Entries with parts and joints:
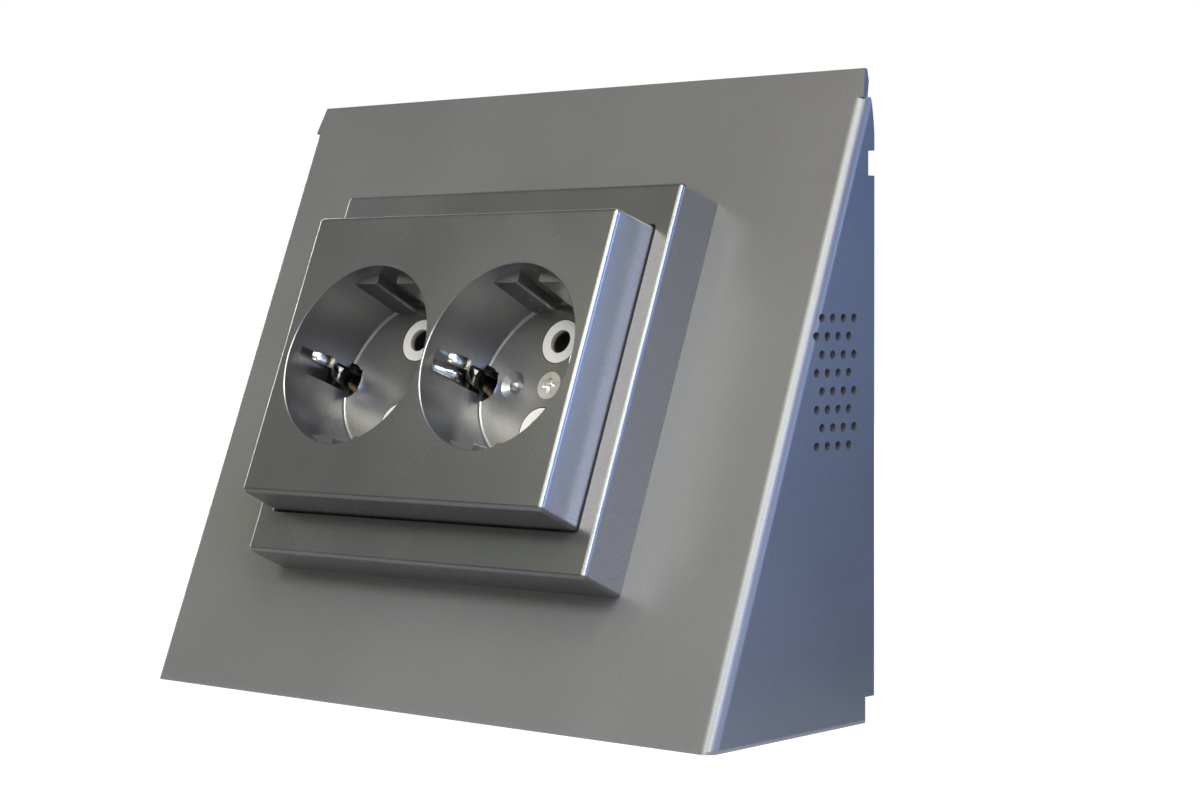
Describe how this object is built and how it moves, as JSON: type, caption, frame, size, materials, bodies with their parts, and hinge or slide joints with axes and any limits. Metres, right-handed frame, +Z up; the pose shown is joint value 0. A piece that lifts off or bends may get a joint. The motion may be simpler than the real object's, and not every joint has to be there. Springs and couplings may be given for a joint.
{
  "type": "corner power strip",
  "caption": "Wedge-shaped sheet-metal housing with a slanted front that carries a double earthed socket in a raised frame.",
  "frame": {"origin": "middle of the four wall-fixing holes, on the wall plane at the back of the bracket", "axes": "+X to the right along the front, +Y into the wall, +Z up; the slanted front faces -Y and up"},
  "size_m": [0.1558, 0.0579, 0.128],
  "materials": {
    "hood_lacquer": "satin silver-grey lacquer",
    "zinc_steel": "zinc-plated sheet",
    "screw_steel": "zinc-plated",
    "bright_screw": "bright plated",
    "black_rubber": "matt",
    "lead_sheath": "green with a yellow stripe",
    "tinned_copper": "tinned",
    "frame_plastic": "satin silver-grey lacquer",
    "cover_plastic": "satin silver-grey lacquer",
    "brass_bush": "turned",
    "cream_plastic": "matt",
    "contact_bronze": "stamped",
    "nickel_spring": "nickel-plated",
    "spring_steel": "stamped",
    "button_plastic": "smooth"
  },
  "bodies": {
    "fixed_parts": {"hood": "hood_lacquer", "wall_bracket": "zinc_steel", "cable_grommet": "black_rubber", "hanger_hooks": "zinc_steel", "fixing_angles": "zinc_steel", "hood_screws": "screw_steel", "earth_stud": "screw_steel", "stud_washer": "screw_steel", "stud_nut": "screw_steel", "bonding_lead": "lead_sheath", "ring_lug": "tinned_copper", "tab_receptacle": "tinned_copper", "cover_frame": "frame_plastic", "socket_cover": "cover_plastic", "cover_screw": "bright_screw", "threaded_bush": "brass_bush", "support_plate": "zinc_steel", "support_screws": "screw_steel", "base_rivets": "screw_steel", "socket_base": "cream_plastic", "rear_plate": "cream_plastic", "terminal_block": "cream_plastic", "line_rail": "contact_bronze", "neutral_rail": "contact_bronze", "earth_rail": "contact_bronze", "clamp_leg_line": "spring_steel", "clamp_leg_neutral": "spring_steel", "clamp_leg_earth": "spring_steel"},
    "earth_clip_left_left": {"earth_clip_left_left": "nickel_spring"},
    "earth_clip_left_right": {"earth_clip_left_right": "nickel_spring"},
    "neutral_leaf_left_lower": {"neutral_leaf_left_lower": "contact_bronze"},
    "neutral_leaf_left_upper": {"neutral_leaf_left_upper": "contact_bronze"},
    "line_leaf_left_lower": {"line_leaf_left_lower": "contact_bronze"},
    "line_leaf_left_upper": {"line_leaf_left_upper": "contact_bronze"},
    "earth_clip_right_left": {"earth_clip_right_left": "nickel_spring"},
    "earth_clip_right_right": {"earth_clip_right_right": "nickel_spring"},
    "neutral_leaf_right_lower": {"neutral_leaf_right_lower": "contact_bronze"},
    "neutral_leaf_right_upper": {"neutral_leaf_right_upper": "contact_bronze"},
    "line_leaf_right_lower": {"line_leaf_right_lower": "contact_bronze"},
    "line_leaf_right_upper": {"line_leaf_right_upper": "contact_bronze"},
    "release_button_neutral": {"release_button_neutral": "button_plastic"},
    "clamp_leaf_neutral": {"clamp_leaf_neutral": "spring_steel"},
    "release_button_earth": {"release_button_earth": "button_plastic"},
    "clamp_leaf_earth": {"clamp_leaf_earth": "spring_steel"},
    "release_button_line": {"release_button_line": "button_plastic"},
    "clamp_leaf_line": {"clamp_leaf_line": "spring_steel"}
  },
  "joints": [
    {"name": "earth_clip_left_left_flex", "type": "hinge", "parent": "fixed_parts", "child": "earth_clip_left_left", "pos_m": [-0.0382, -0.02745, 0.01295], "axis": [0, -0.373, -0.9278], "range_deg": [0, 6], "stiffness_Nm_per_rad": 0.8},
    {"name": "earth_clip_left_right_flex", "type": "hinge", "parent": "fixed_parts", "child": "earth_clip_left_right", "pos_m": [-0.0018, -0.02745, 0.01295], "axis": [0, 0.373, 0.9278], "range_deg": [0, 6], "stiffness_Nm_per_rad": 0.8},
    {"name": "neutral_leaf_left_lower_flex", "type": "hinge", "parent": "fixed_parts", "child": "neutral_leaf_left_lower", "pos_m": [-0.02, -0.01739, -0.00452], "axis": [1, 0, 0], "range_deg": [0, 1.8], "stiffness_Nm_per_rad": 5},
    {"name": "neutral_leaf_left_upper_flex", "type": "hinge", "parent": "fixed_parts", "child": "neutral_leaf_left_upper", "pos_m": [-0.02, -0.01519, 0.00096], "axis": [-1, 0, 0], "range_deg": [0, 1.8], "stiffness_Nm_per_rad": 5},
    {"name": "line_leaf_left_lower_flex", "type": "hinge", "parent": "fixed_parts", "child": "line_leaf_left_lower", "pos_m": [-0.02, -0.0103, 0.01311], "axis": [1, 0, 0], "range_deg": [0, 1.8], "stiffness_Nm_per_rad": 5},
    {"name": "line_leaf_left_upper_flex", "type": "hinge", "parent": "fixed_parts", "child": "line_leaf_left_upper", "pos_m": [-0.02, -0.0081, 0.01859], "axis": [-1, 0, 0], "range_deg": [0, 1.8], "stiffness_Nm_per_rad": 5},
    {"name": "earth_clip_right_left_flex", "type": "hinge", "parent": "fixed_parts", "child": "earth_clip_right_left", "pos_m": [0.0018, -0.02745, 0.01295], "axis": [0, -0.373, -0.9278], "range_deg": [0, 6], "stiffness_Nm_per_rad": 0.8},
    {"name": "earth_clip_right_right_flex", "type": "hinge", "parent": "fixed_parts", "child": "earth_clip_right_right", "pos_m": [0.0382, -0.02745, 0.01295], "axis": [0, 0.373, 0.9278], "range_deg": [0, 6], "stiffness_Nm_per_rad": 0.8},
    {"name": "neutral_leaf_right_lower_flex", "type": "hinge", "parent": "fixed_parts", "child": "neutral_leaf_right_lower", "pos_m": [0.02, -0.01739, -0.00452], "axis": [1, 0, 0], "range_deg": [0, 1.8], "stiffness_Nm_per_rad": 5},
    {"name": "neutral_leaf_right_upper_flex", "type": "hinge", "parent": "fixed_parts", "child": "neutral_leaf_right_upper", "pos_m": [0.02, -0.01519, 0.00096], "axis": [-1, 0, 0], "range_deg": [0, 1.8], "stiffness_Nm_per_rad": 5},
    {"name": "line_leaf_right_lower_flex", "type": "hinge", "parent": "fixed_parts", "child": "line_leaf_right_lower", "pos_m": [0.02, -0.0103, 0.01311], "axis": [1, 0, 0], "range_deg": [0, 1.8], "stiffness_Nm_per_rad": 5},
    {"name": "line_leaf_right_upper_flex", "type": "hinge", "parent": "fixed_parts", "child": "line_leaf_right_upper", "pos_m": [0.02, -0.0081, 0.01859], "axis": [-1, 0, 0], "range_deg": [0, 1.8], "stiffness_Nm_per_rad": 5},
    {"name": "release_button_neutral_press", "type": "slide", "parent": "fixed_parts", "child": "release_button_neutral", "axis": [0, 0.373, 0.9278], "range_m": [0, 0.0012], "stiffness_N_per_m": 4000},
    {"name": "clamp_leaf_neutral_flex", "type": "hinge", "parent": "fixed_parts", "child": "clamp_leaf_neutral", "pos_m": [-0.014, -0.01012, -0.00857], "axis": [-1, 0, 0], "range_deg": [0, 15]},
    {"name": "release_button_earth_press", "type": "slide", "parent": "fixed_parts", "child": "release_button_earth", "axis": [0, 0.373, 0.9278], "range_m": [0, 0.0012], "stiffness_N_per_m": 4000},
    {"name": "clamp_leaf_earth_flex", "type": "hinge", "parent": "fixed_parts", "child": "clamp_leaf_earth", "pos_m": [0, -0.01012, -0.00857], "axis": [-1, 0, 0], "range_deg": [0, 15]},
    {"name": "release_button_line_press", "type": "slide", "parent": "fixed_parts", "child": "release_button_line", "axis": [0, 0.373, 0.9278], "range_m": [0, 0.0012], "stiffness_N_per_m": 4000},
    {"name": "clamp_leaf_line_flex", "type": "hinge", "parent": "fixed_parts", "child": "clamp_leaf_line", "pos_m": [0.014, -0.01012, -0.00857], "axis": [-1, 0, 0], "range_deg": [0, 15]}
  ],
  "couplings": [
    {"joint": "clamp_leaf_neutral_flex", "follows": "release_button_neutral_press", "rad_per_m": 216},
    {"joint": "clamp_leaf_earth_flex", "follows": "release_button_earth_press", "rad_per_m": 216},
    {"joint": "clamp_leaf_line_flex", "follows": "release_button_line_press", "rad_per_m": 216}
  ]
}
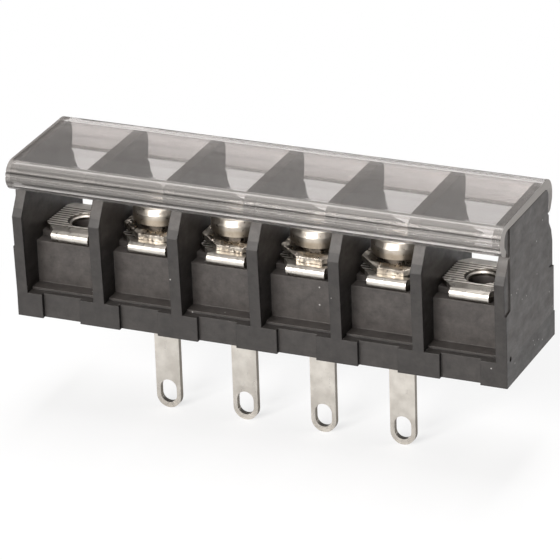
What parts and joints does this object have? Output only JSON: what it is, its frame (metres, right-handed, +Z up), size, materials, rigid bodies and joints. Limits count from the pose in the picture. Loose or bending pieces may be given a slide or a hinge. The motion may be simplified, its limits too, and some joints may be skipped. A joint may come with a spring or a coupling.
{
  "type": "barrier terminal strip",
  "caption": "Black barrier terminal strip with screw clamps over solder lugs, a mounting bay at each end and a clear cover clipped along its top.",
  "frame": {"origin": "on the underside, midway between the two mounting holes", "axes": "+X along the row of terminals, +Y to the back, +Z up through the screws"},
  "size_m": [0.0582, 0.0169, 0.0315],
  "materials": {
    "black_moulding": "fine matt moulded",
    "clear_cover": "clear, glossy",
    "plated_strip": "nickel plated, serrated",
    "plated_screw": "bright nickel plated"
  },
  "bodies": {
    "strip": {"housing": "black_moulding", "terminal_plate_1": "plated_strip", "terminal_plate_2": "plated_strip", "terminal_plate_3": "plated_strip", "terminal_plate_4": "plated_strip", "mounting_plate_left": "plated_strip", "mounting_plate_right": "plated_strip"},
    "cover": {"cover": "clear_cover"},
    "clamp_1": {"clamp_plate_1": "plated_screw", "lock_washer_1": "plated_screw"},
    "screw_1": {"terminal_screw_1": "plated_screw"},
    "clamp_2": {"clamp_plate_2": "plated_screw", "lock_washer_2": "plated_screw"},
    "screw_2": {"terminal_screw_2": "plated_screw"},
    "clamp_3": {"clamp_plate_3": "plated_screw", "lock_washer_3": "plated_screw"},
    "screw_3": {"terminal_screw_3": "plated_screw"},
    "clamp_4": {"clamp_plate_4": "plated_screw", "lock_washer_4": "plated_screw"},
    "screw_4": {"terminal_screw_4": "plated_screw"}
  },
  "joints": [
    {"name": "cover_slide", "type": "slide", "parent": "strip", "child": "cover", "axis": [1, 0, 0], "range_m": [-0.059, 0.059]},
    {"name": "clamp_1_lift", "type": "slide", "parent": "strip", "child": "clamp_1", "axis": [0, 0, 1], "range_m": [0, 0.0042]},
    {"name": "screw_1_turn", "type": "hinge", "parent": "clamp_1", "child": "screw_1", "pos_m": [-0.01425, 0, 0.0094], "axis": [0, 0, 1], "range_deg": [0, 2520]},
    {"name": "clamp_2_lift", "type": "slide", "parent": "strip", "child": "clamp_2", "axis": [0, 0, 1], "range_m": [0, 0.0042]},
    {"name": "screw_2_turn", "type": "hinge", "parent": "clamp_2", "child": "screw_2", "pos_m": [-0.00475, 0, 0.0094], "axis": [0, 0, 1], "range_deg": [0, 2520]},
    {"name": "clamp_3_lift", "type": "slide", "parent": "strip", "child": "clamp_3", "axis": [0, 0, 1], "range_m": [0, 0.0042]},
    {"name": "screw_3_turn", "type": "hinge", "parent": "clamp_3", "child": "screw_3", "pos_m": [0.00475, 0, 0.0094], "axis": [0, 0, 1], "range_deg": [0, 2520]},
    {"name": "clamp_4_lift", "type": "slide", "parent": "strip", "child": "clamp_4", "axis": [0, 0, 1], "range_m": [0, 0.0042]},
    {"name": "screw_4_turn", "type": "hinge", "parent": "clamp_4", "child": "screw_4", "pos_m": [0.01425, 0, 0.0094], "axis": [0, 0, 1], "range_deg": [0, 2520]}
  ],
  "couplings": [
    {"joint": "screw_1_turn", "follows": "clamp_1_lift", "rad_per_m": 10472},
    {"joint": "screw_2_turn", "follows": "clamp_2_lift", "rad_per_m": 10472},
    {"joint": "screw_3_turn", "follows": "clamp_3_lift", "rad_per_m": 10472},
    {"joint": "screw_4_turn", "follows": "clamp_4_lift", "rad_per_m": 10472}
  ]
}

(Aim of the exercise) Determine the number of lines in the data that contain "object" as a word or string, and state only that number.

(Written reply) 2